Interview: Rarely Asked Questions – Scott Agnew: Page 2 of 2

6. What do your parents/children (delete as applicable) think of your job?

Cristiano Ronaldo Jr, my youngest, hasn't ever seen me perform, can't really take him to a licensed venue. It's much different from his dad's job - you can take a child into any football ground in the world, expect perhaps The New Den, but with him playing in Spain we don't have to worry about trips to Millwall. Cristiano Snr, he's only really been with me for my looks, his English is good, but he hasn't quite caught my Glasgow vernacular, certainly when I'm talking 100mph on stage. He really only understands me when I'm whispering slowly, quietly and with a slight grumble in his ear at bedtime.

 

7. What’s the worst thing about being a comedian?

The assumption that if you haven't been on telly then you aren't any good at all. I've banged and banged my head off a brick wall so many times watching audiences dismiss outrageously good acts because they don't know who they are. Yet every single year people sit at home for weeks on end watching Britain's Got Talent and X Factor filled with people they've never heard of be outrageously bad at what they do but give them oodles of attention. I also hate the fact folk can simply do one open spot and claim to be a comedian.

 

8. I think you are very good at what you do (that’s why I’m asking these questions). What do you think of you?

I used to think what I thought of what I do didn't matter. The only opinion that counted was the audience's. I was a bit old school in the sense that the entertainment and showbusiness bit of it came first and foremost. I still believe that's the priority but my own thoughts on what I do now are a bit higher up the list. I still can't abide acts who have no thought for their audience and are there purely to entertain themselves.

 

My own priorities shift on this - if you see me at the weekend in a club, then I'm there to serve you, you get a flavour of me. If you come to see me in my show through the Fringe, that's more self-indulgent and you're getting three courses of me and you will sit and enjoy each course.

 

9. How much do you earn and how much would you like to earn?

Love and affection is so hard to quantify. What's even harder to quantify and explain is the value of exposure -but I don't like to be greedy all those charities, events and marketing companies offering me valuable free exposure, sometimes a man can have too much, so I tend to turn them down for good old fashioned money.

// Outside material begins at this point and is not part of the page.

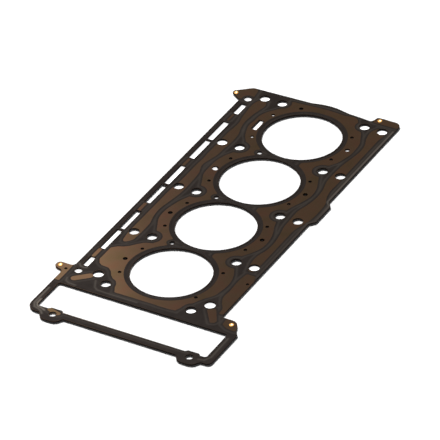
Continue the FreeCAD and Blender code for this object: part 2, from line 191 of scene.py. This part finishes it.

Whatever I've earned this year, it's less than ever before. How much has the pound tanked by since Brexit? 

 

10. How important is luck in terms of career success – have you had lucky breaks?

After having entirely died on one's rear end many moons ago in Hartlepool - the wank sock of Britain, tossed aside and left to go stale - I managed to catch a taxi which broke many laws and got me back to Newcastle train station in time to catch the last train back to Glasgow with thirty seconds to spare. Yeah - that's about the extent of my luck.

11. Alan Davies has said that comedians fall into two categories - golfers and self-harmers. The former just get on with life, the latter are tortured artists. Which are you – or do you think you fit into a third category?

I'm most definitely a self-harmer. Besides I hate golf, it stands for everything I'm not. I once lost a regular sub-editing shift on the sports desk at a Scottish paper for not getting golf. I thought the bigger the number the better. Oh no. The only reason you will see me with a golf club in my hand is if I'm  taking the head of a golfer off with it.

12. Who is your favourite person ever and why – not including family or friends or other comedians?

You have left me no one else to choose from. As a comedian we lose touch with all real people, other comedians become your family and friends. Yes it's that depressing. Oh, Kate Bush. She gets it. She gets everything. She needs to installed as Britain's High Priestess Governess. Then we might actually show some deeper understanding of each other.

 

13. Do you keep your drawers tidy and if not why not? (this is to settle an argument with my girlfriend. If you've taken my side thank you in advance)

Drawers exist only to hide things. If something is in a drawer, you wish never to find it again, ever. Things of use should be out on display on sideboards, on the floor, nailed to walls or hanging from the ceiling. However I have found the line used in all arguments "I always put the scissors back in the drawer when I'm done" isn't strictly true, having lived alone for the past year. Sorry to anyone I've ever lived with. Perhaps I don't.